I just have one more comment, and then I want to hear your summary of GU ASCO 2021 from a urothelial standpoint. I was a fellow when you were a young faculty member a long time ago. And I have to say, this is an amazing difference from what we talked about a long time ago, and I'm not going to say how long. At that time it was all chemotherapy, and this was not even a twinkle in your eye, or certainly not in mine at that time. So kudos to the whole community and so much more work to be done, but such an exciting field. So can you give us a little bit of a summary of your experience, GU ASCO 2021?

Jonathan Rosenberg: So at this meeting, there was evidence that enfortumab vedotin has a place both in advanced disease, past immunotherapy, and chemotherapy, but also possibly for patients earlier in the course of the disease with additional evidence to come in earlier lines, but certainly EV-201,cohort two, EV-201 suggests that this is an active drug, even regardless of prior platinum therapy, which makes sense. And the meeting itself, I think, was unique in that it was in its virtual nature, but really presented a lot of very exciting and potentially practice-changing data that we will hopefully see more of over the coming year or two.
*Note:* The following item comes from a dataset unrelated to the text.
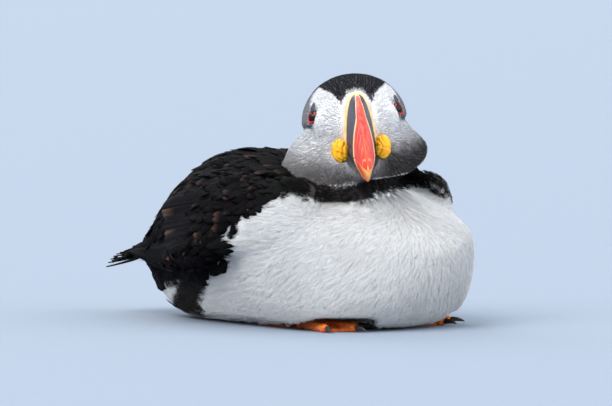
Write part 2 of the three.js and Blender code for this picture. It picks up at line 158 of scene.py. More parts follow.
class Finish:
    """A material being made: its Principled shader, and the place on the object."""

    def __init__(self, name, **constants):
        self.material = bpy.data.materials.new(name)
        self.material.use_nodes = True
        self.tree = self.material.node_tree
        self.shader = self.tree.nodes["Principled BSDF"]
        for socket, value in constants.items():
            self.shader.inputs[socket.replace("_", " ")].default_value = value
        self.place = self.node("ShaderNodeTexCoord", out="Object")

    def node(self, kind, settings=None, inputs=None, out=0):
        return Wire.node(self.tree, kind, settings, inputs, out)

    def grain(self, scale, detail=3.0, vector=None):
        """Noise between 0 and 1 with the given count of lumps to a metre."""
        inputs = {"Vector": vector or self.place, "Scale": scale, "Detail": detail, "Roughness": 0.55}
        return self.node("ShaderNodeTexNoise", inputs=inputs)

    def cloudy(self, scale, soft, low, high):
        """Patches of two colours, and the noise they follow."""
        cloud = self.grain(scale)
        return cloud, blend_colours(cloud.above(0.5, soft), low, high)

    def stretched(self, vector, scale):
        return self.node("ShaderNodeMapping", inputs={"Vector": vector, "Scale": scale})

    def attribute(self, name, out="Color"):
        return self.node("ShaderNodeAttribute", {"attribute_name": name}, out=out)

    def parts(self, vector):
        """The three numbers of a vector."""
        split = self.node("ShaderNodeSeparateXYZ", inputs={0: vector})
        return [Wire(self.tree, socket) for socket in split.socket.node.outputs]

    def done(self, base, rough=None, height=None, distance=0.0, strength=1.0):
        """Plugs in the colour, roughness and height, and gives the finished material."""
        plugs = {"Base Color": base, "Roughness": rough}
        if height is not None:
            relief = {"Height": height, "Distance": distance, "Strength": strength}
            plugs["Normal"] = self.node("ShaderNodeBump", inputs=relief)
        for socket, wire in plugs.items():
            if wire is not None:
                self.tree.links.new(wire.socket, self.shader.inputs[socket])
        return self.material


print("shader helper ready")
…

And it has been a wonderful ride in bladder cancer. I really have been lucky to be a part of that. And I feel like I'm the right person, in the right place, at the right time, in order to help our patients take advantage of that. And it's been a true pleasure to be involved in a lot of these events.

Alicia Morgans: Well, you are certainly very involved Jonathan, and thank you for all that you do to help make a difference in the lives of these patients and for the work that you're doing to continue to push that envelope. And thank you for your time today. We really appreciate it.

Jonathan Rosenberg: My pleasure. Have a great night.